Hydrodynamic description of particle production in relativistic heavy-ion collisions

TL;DR

This paper presents a 2+1 hydrodynamic model for relativistic heavy-ion collisions that successfully describes RHIC data, predicts LHC outcomes, and addresses the early thermalization and HBT puzzles.

Contribution

It introduces a realistic equation of state, incorporates free-streaming and sudden equilibration stages, and combines hydrodynamics with statistical hadronization for improved modeling.

Findings

Achieved satisfactory description of RHIC soft hadronic data

Predicted observables for LHC heavy-ion collisions

Proposed solution to the RHIC HBT puzzle

Abstract

Our recently developed 2+1 (boost-invariant) hydrodynamic model has been presented and used to i) describe the soft hadronic data collected in the central region of the relativistic heavy-ion collisions at RHIC and ii) to make predictions for the heavy-ion collisions at the LHC energies.
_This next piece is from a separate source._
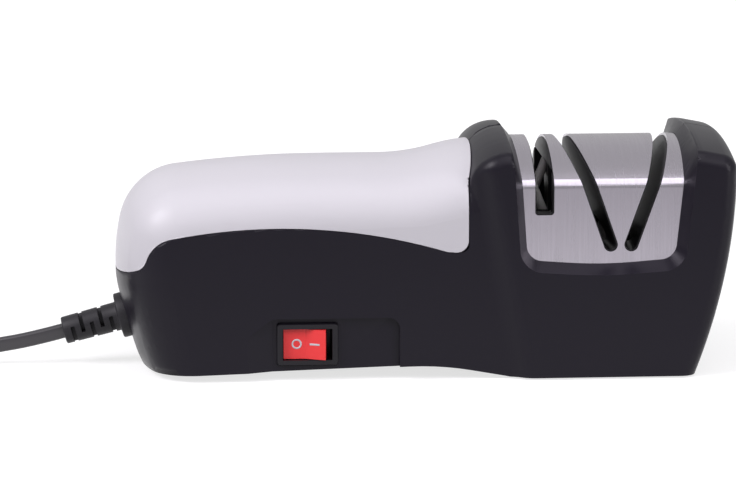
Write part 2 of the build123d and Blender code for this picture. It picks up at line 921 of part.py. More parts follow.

We have addressed both the one- and two-particle observables: the transverse momentum spectra, the elliptic flow coefficient v2, and the pion HBT radii. The realistic equation of state for strongly interacting matter has been constructed that interpolates between the hadron gas model and the results of the QCD lattice simulations. The computational platform has been constructed, which combines the results of our hydrodynamic code with the statistical hadronization model THERMINATOR. The satisfactory description of the soft hadronic RHIC data has been achieved with the standard initial conditions obtained from the optical limit of the Glauber model. Predictions for the future heavy-ion collisions at LHC have been formulated. The solution of the RHIC HBT puzzle has been proposed. It suggests the use of the modified Gaussian-type initial conditions for the energy density in the transverse plane. Finally, the processes of the free streaming of partons followed by the sudden equilibration have been incorporated in the model. The inclusion of the free-streaming stage allows for the delayed start of the hydrodynamic evolution, which is a desirable effect in the context of the early thermalization problem.